On 29/01/2013, at 7:46 AM, David Vossel <dvos...@redhat.com> wrote:

> 
> 
> ----- Original Message -----
>> From: "Bill Nottingham" <nott...@redhat.com>
>> To: devel@lists.fedoraproject.org
>> Sent: Monday, January 28, 2013 1:18:06 PM
>> Subject: Re: Proposed F19 Feature: High Availability Container Resources
>> 
>> Jaroslav Reznik (jrez...@redhat.com) said:
>>> = Features/ High Availability Container Resources =
>>> https://fedoraproject.org/wiki/Features/High_Availability_Container_Resources
>>> 
>>> Feature owner(s): David Vossel <dvos...@redhat.com>
>>> 
>>> The Container Resources feature allows the HA stack (Pacemaker +
>>> Corosync)
>>> residing on a host machine to extend management of resources into
>>> virtual
>>> guest instances (KVM/LXC).
>>> 
>>> == Detailed description ==
>>> This feature is in response to the growing desire for high
>>> availability
>>> functionality to be extended outside of the host into virtual guest
>>> instances.
>>> Pacemaker is currently capable of managing virtual guests, meaning
>>> Pacemaker
>>> can start/stop/monitor/migrate virtual guests anywhere in the
>>> cluster, but
>>> Pacemaker has no ability to manage the resources that live within
>>> the virtual
>>> guests.

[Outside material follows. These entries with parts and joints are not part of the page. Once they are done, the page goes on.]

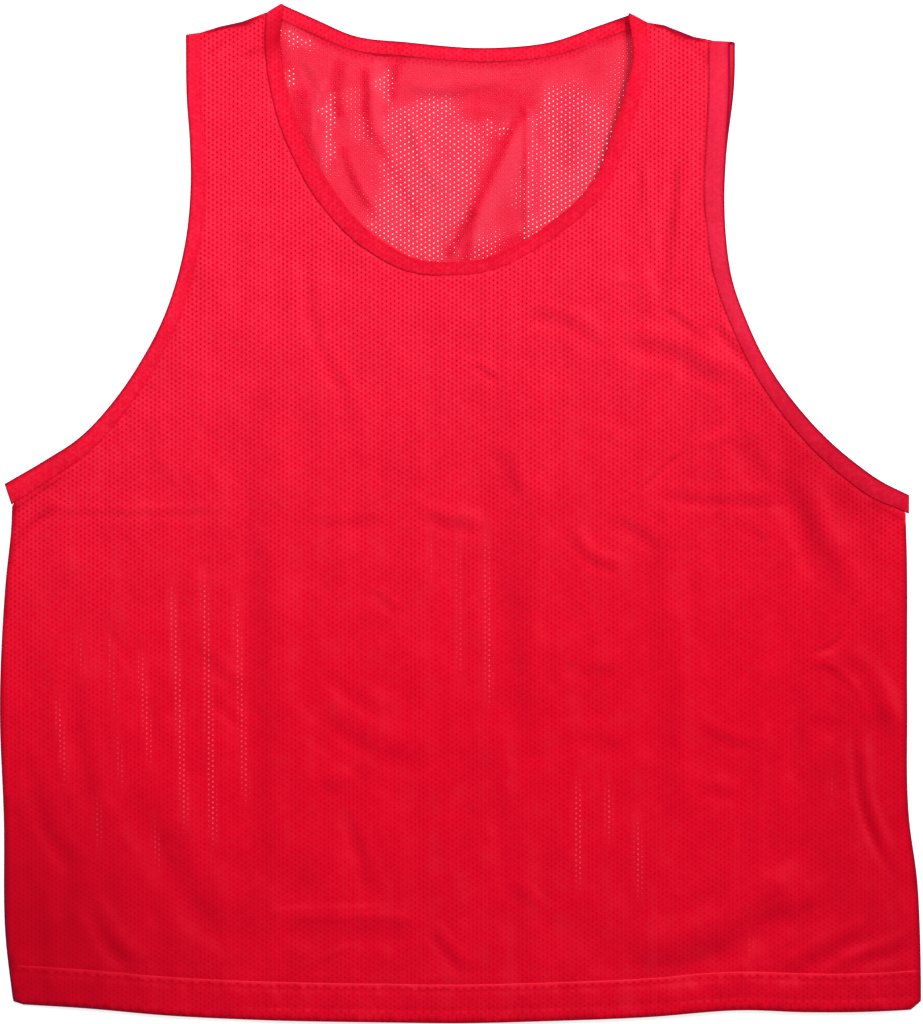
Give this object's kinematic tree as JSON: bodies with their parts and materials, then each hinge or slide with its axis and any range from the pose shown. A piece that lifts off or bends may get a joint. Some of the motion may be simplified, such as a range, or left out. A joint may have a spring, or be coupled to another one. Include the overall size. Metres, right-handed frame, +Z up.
{
  "type": "mesh training vest laid flat",
  "caption": "Sleeveless mesh training vest with a scooped front neck and bound neck and armholes, lying flat with its front up.",
  "frame": {"origin": "middle of the vest's box, on the surface that it lies on", "axes": "+X to the right as seen from above with the shoulders up, +Y from hem to shoulders, +Z up out of the front"},
  "size_m": [0.6032, 0.6685, 0.0057],
  "materials": {
    "mesh_knit": "bright red polyester mesh knit, matte with a faint sheen",
    "binding_knit": "bright red close knit strip, folded double and stitched"
  },
  "bodies": {
    "root": {"front_panel": "mesh_knit", "back_panel": "mesh_knit", "neck_binding": "binding_knit", "armhole_binding_left": "binding_knit", "armhole_binding_right": "binding_knit"}
  },
  "joints": []
}
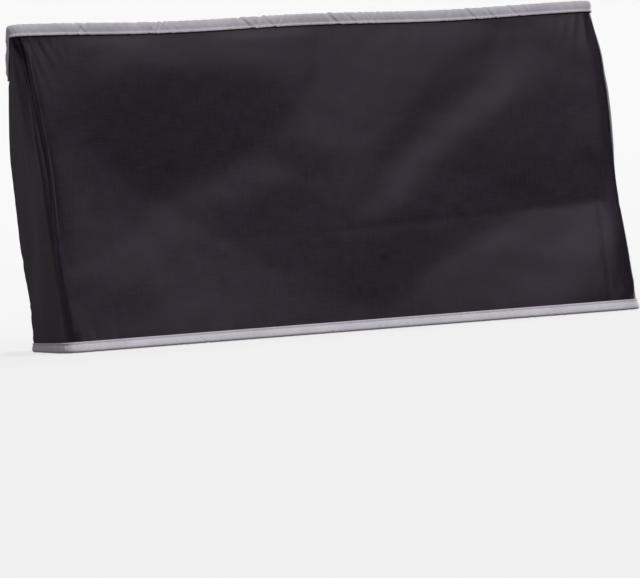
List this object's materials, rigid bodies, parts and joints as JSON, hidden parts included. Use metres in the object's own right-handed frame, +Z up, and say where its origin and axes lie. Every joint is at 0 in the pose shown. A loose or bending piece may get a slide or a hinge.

At the moment these virtual guests are very much a black
>>> box to
>>> Pacemaker.
>>> 
>>> The Container Resources feature changes this by giving Pacemaker
>>> the ability
>>> to reach into the virtual guests and manage resources in the exact
>>> same way
>>> resources are managed on the host nodes. Ultimately this gives the
>>> HA stack
>>> the ability to manage resources across all the nodes in cluster as
>>> well as any
>>> virtual guests that reside within those cluster nodes.
>> 
>> Does this require the management to live on the virtual host, or can
>> it be
>> done entirely remotely with the cluster management server residing
>> elsewhere
>> and talking to all the virtual guest instances directly?
> 
> Management can be done entirely remotely from any cluster node running the ha 
> stack.  There are no location restrictions. We are not restricted to the 
> remote instance being a virtual guest either.  It could be bare-metal for all 
> we care.
> 
> Initially the cli management tools and documentation will focus on virtual 
> guest use case where the management is performed on the virtual host machine. 
>  This just means we are planning on making that a very easy use-case to 
> configure.  The tools will be available work outside of this use-case though. 
>  It will just take a little more knowledge from the user.
> 

Just to explicitly call this out, we will be supporting two use-cases:
- whitebox, where a remote agent is installed on the guest (or non-clustered 
machine)
- blackbox, where there is _nothing_ installed on the guest (or non-clustered 
machine)

For the blackbox case you are obviously limiting yourself to testing externally 
exposed APIs to determine status and not being able to start/stop the services 
directly.
We are adding support for nagios scripts which seem popular for this task.